Article Type

Letter to the Editor


Objectives The study was designed to evaluate the effect of steroid therapy on renal functions in children with immune thrombocytopenia (ITP). Background ITP is usually a benign self-limiting condition. The most appropriate initial therapy for children with ITP remains controversial. When therapy is indicated, the primary method of treatment is steroid therapy. Materials and methods The study was conducted on 33 children newly diagnosed with ITP (19 male; 14 female). The patients were classified into two main groups: group I included patients who needed corticosteroid therapy (18 patients) and group II included patients who did not need corticosteroid therapy (15 patients).
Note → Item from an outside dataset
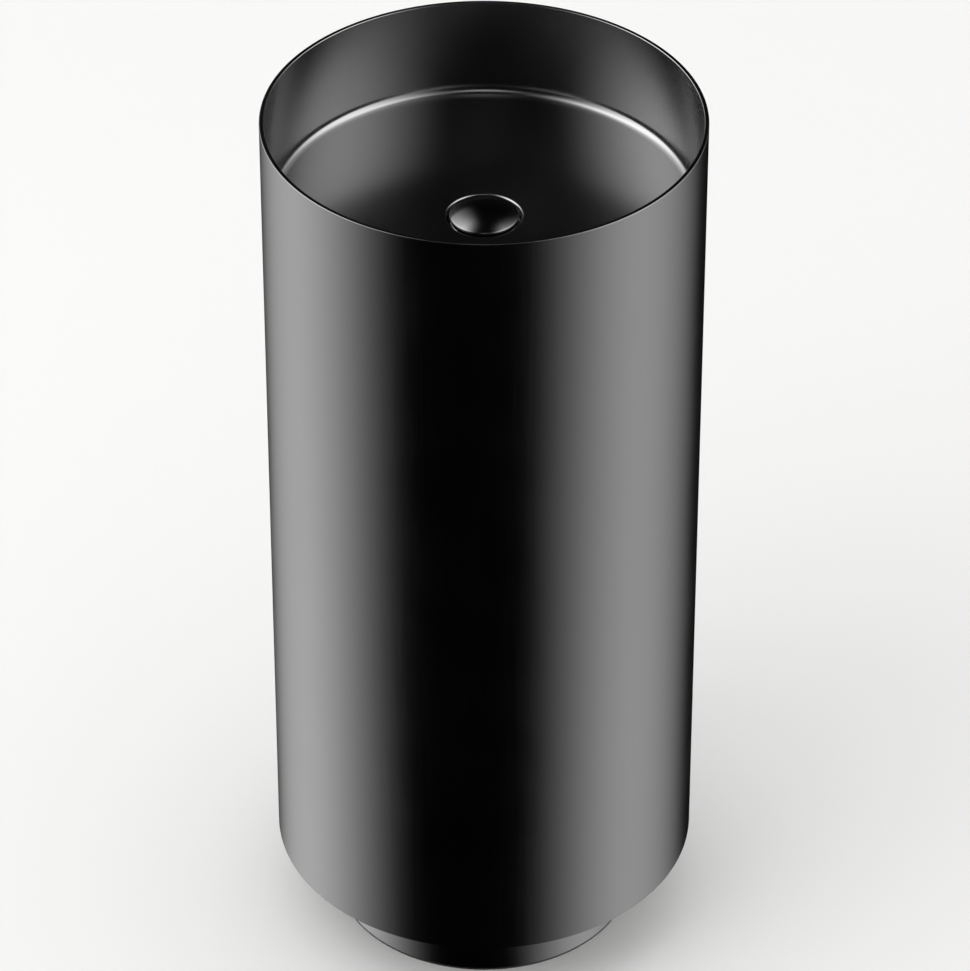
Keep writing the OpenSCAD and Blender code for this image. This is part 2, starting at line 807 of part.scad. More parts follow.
module trap_inlet_washer() {
    color(RUBBER) ring(cone_washer_r, pipe_r + thread_gap, neck_z, cone_washer_t);
}

module trap_inlet_nut() {
    color(GREY_PLASTIC)
        translate([0, 0, neck_z - nut_grip])
            union_nut(neck_r, nut_grip + cone_washer_t, pipe_r + pipe_gap);
}

module trap_cup() {
    color(WHITE_PLASTIC) {
        difference() {
            union() {
                translate([0, 0, cup_z]) cylinder(r = trap_r, h = cup_h);
                translate([0, 0, cup_z + cup_rib_margin])
                    around(cup_ribs, trap_r)
                        cylinder(r = cup_rib_r, h = cup_h - 2 * cup_rib_margin, $fn = 24);
            }
            translate([0, 0, cup_z + cup_floor]) cylinder(r = trap_r - trap_wall, h = cup_h);
        }
        translate([0, 0, cup_z - cup_hex_h]) cylinder(r = cup_hex_r, h = cup_hex_h + cut, $fn = 6);
    }
}

module trap_cup_seal() {
    color(RUBBER) ring(trap_r, skirt_r + thread_gap, trap_z - cup_seal_t, cup_seal_t);
}

// The place of the trap's outlet, with local +Z pointing to the front, at distance y from the centre
module outlet_place(y) {
    translate([0, -y, outlet_z]) rotate([90, 0, 0]) children();
}

module trap_outlet_washer() {
    color(RUBBER) outlet_place(outlet_neck) ring(cone_washer_r, pipe_r + thread_gap, 0, cone_washer_t);
}

module trap_outlet_nut() {
    color(GREY_PLASTIC)
        outlet_place(outlet_neck - nut_grip)
            union_nut(neck_r, nut_grip + cone_washer_t, pipe_r + pipe_gap);
}

module outlet_pipe() {
    entry = outlet_neck - pipe_entry;
    color(WHITE_PLASTIC) {
        outlet_place(entry) ring(pipe_r, pipe_in_r, 0, bend_start - entry);
        translate([0, -bend_start, outlet_z - bend_r])
            rotate([0, -90, 180])
                rotate_extrude(angle = 90)
                    translate([bend_r, 0])
                        difference() {
                            circle(r = pipe_r);
                            circle(r = pipe_in_r);
                        }
        translate([0, -outlet_run, 0]) ring(pipe_r, pipe_in_r, pipe_end_z, outlet_z - bend_r - pipe_end_z);
    }
}

module outlet_seal() {
    color(RUBBER)
        translate([0, -outlet_run, socket_z + socket_floor])
            ring(socket_r - spigot_t - thread_gap, pipe_r + thread_gap, 0, outlet_seal_h);
}

module floor_connector() {
    color(GREY_PLASTIC)
        translate([0, -outlet_run, 0])
            difference() {
                union() {
                    translate([0, 0, connector_z]) cylinder(r = spigot_r, h = spigot_h);
                    translate([0, 0, socket_z]) cylinder(r = socket_r, h = socket_h);
                }
                translate([0, 0, connector_z - cut])
                    cylinder(r = spigot_r - spigot_t, h = spigot_h + socket_floor + 2 * cut);
                translate([0, 0, socket_z + socket_floor]) cylinder(r = socket_r - spigot_t, h = socket_h);
            }
}

outer_shell();
basin_liner();
damping_pad();
base_plate();
plinth_ring();
plinth_bolts();
plinth_washers();
plinth_nuts();
floor_gasket();
floor_ring();
plinth_screws();
hatch_frame();
hatch_gasket();
hatch_nuts();
hatch_panel();
hatch_screws();
waste_body();
waste_seal();
waste_lower_washer();
waste_slip_washer();
waste_backnut();
click_cartridge();
cartridge_gland();
latch_rotor();
return_spring();
plug_spindle();
plug_cap();
plug_seal();
tailpiece();
tailpiece_washer();
tailpiece_nut();
trap_body();
trap_inlet_washer();
trap_inlet_nut();
trap_cup();
trap_cup_seal();
trap_outlet_washer();
trap_outlet_nut();
outlet_pipe();
outlet_seal();
floor_connector();
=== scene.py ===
"""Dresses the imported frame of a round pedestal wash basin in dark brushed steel.

The frame gives every place and most sizes. Each sub-assembly is a class that makes its own meshes where the
frame's are plain, and gives a finish to the frame's nodes where their shape is already right. Sizes in the
classes are millimetres; meshes are metres, in the frame of the part, with the front towards -Y.
"""

import logging
import math
from collections.abc import Mapping, Sequence
from dataclasses import dataclass, field
from enum import Enum
from typing import ClassVar

import bpy
from mathutils import Matrix, Vector


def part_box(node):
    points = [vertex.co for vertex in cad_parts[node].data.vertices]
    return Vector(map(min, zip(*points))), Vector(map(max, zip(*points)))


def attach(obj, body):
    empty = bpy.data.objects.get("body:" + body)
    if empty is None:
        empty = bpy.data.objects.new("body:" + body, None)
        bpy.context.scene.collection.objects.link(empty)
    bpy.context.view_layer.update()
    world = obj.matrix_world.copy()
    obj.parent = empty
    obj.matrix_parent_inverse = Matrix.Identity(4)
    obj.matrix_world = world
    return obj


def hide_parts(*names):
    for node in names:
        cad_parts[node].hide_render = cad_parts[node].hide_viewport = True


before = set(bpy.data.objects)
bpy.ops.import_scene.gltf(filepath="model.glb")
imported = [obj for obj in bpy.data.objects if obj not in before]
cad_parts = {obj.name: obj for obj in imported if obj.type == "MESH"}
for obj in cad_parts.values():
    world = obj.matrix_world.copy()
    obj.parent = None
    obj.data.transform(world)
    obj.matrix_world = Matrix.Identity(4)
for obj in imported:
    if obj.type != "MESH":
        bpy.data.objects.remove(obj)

log = logging.getLogger("basin")

MM = 0.001
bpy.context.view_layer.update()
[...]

Fifteen healthy age-matched and sex-matched children were included in the study as controls. All individuals were subjected to history taking, thorough clinical examination, anthropometric measurements, complete blood count, complete urine analysis, and renal function tests [blood urea, serum creatinine concentrations, and estimated glomerular filtration rate (eGFR)]. Blood samples were taken before any treatment and after an accumulative dose of 350 mg/m 2 steroid therapy for group I. Results The study revealed that ITP children who received steroids had significant increase in serum creatinine and significant decrease in eGFR without difference in blood urea, compared with those who did not receive steroids and with controls. The same was true in paired analysis on comparing ITP patients after steroid therapy with their investigations before steroid therapy. Conclusion Patients with ITP under short course of corticosteroid therapy are at risk for impaired renal functions in the form of increased serum creatinine concentration and decreased eGFR.